## DATASET EXTRACT:
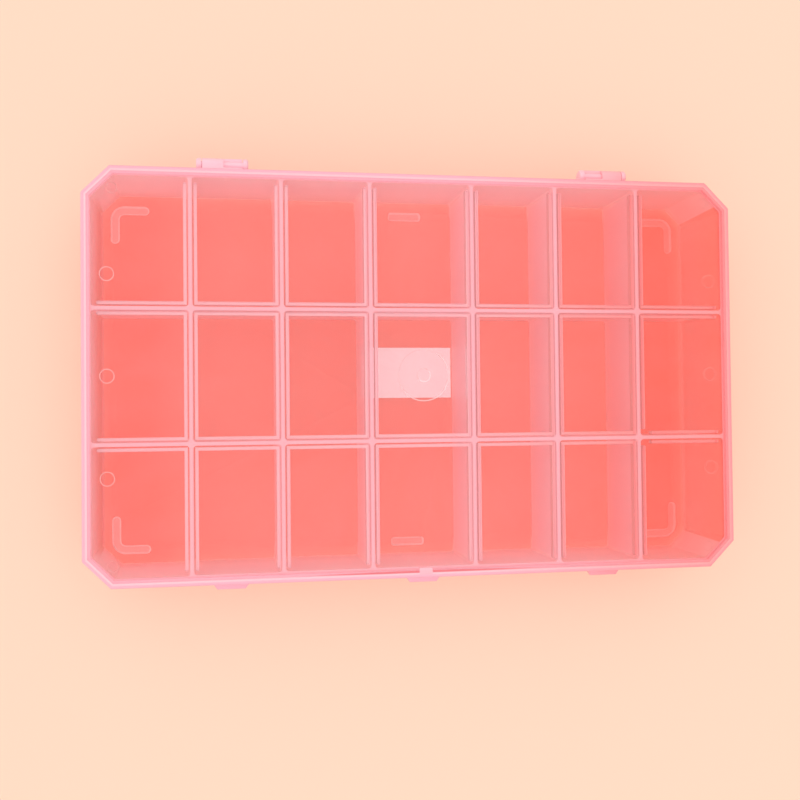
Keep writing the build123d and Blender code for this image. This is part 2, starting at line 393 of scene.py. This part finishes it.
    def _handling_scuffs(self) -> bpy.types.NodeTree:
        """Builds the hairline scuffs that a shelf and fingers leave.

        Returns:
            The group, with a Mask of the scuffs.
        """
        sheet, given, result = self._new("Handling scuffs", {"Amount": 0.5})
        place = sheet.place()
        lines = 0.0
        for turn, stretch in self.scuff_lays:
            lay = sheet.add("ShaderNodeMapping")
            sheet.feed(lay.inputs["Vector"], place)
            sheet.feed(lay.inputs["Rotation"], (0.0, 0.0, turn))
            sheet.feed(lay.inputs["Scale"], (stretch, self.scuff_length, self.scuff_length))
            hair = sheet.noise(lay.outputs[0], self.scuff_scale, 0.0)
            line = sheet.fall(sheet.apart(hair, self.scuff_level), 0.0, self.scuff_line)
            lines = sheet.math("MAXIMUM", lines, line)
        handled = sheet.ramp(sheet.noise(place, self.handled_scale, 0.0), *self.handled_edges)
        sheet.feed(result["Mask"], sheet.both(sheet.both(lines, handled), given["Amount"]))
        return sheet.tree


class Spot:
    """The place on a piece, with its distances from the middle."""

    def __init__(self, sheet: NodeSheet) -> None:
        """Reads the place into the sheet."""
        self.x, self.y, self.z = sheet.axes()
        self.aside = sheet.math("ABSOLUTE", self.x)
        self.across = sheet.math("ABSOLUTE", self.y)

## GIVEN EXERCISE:
Return the material in full, exactly as shown.

## OUTPUT OF THE EXERCISE:
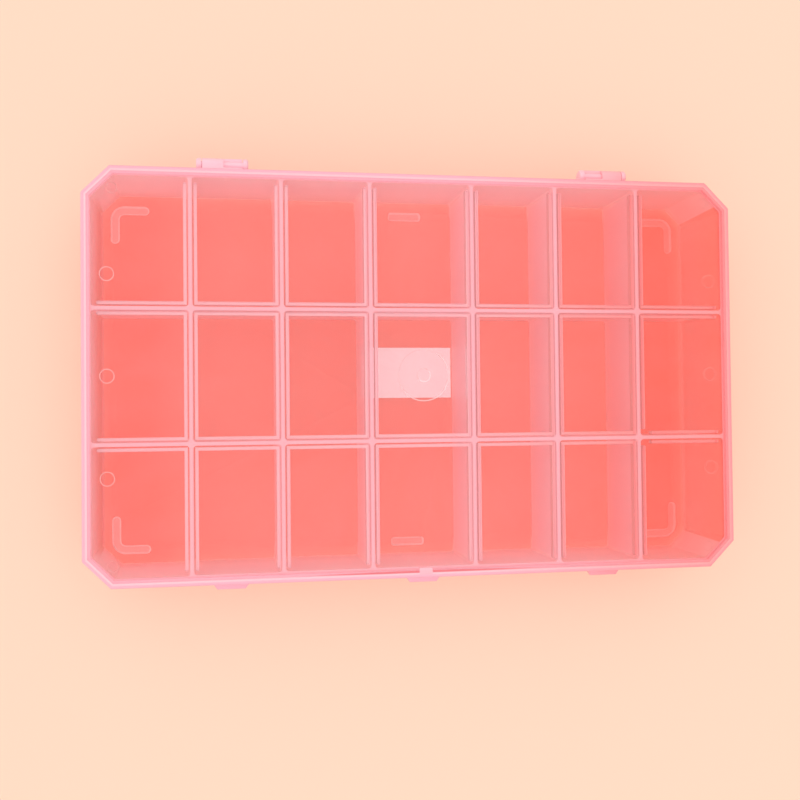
Keep writing the build123d and Blender code for this image. This is part 2, starting at line 393 of scene.py. This part finishes it.
    def _handling_scuffs(self) -> bpy.types.NodeTree:
        """Builds the hairline scuffs that a shelf and fingers leave.

        Returns:
            The group, with a Mask of the scuffs.
        """
        sheet, given, result = self._new("Handling scuffs", {"Amount": 0.5})
        place = sheet.place()
        lines = 0.0
        for turn, stretch in self.scuff_lays:
            lay = sheet.add("ShaderNodeMapping")
            sheet.feed(lay.inputs["Vector"], place)
            sheet.feed(lay.inputs["Rotation"], (0.0, 0.0, turn))
            sheet.feed(lay.inputs["Scale"], (stretch, self.scuff_length, self.scuff_length))
            hair = sheet.noise(lay.outputs[0], self.scuff_scale, 0.0)
            line = sheet.fall(sheet.apart(hair, self.scuff_level), 0.0, self.scuff_line)
            lines = sheet.math("MAXIMUM", lines, line)
        handled = sheet.ramp(sheet.noise(place, self.handled_scale, 0.0), *self.handled_edges)
        sheet.feed(result["Mask"], sheet.both(sheet.both(lines, handled), given["Amount"]))
        return sheet.tree


class Spot:
    """The place on a piece, with its distances from the middle."""

    def __init__(self, sheet: NodeSheet) -> None:
        """Reads the place into the sheet."""
        self.x, self.y, self.z = sheet.axes()
        self.aside = sheet.math("ABSOLUTE", self.x)
        self.across = sheet.math("ABSOLUTE", self.y)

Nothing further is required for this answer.